Tailoring American Business and Labor History for Art and Design Curriculum

AHA Session 211
Sunday, January 5, 2020: 1:30 PM-3:00 PM
Gibson Room (New York Hilton, Second Floor)
Chair:
Daniel Levinson Wilk, Fashion Institute of Technology, State University of New York
Papers:
Visualizing Labor
Carol Quirke, State University of New York, College at Old Westbury
Behind the Screens at FIT
Daniel Levinson Wilk, Fashion Institute of Technology, State University of New York
Invisible Faces: Business of Visual Art
Kyunghee Pyun, Fashion Institute of Technology, State University of New York
Fashion and Slavery: A New Course in Fashion History
Jonathan Square, Harvard University
Comment:
The Audience

Session Abstract

In this experimental session, historians and an art historian present their most effective and least expected tools for teaching issues in the business and labor history of artists and designers.
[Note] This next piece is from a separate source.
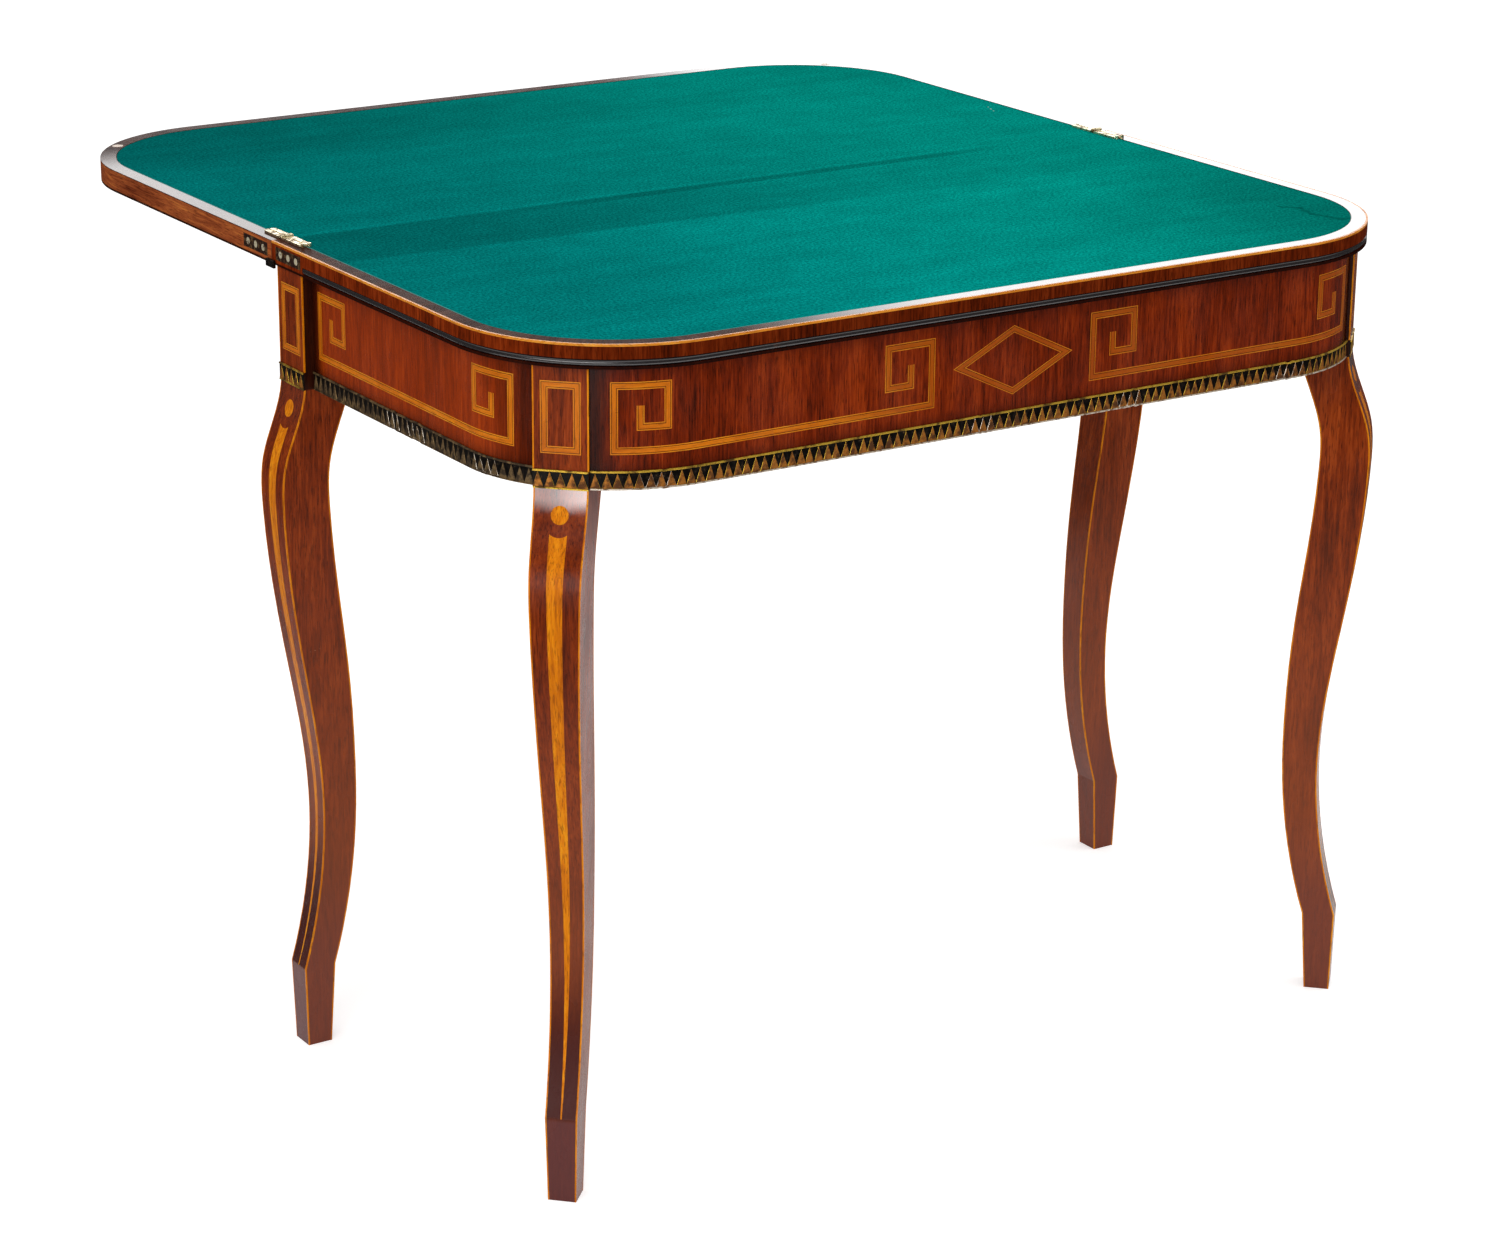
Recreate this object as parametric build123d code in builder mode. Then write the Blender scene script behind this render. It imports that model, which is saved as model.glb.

Currently at Fashion Institute of Technology, faculty from School of Art and Design, School of Business and Technology, and School of Liberal Arts are collaborating in monthly faculty seminars to find ways in which to engage their students with various aspects of business and labor history. As the Freelancers Union claims to be the fastest growing workers’ organization in America, representing “the 57 million independent workers across the country,” most workers in creative industry are forced to forego full-time jobs with benefits and to reinvent themselves as part-time, project-based freelancers/contractors. Faculty at FIT believe that students need a historical context to understand this job environment and how they might change it. They have asked the following questions in monthly seminars over the course of two years. How did artists and designers feed themselves? In different eras previous to the age of Google Search Engines and the LinkedIn, how did they find employers and customers, join firms, universities, artistic movements, trade associations, unions, or try to stick it out on their own? How have workflows and supply chains turned pen-and-ink concepts into satisfied patrons and consumers? How have gender, sexuality, religion, nationality, race, ethnicity, age, disability, and other markers of identity affected the careers of artists and designers? How have artists’ and designers’ control over the final product and its reproduction waxed and waned? Can a technical designer stay employed through middle age? Why are there so many job announcements in advertisements, sometimes from the same companies over and over, and is this level of job turnover a detriment to good work and profit?

FIT faculty members are pursuing ways to engage fellow artists and designers as well as students aspiring to grab jobs in creative industries. The pedagogical “tools” for this effort are as varied as technological platforms, biography excerpts, movie clips and popular songs, or Andy Warhol’s works of art as an illuminating example for queering advertising industry in the '70s. In this experimental session, historians and art historians will share their pedagogical toolkits and lead a discussion about curricular innovation using photography, a student-produced television interview show, 360-degree videos of artists' studios, workshops, talks, etc.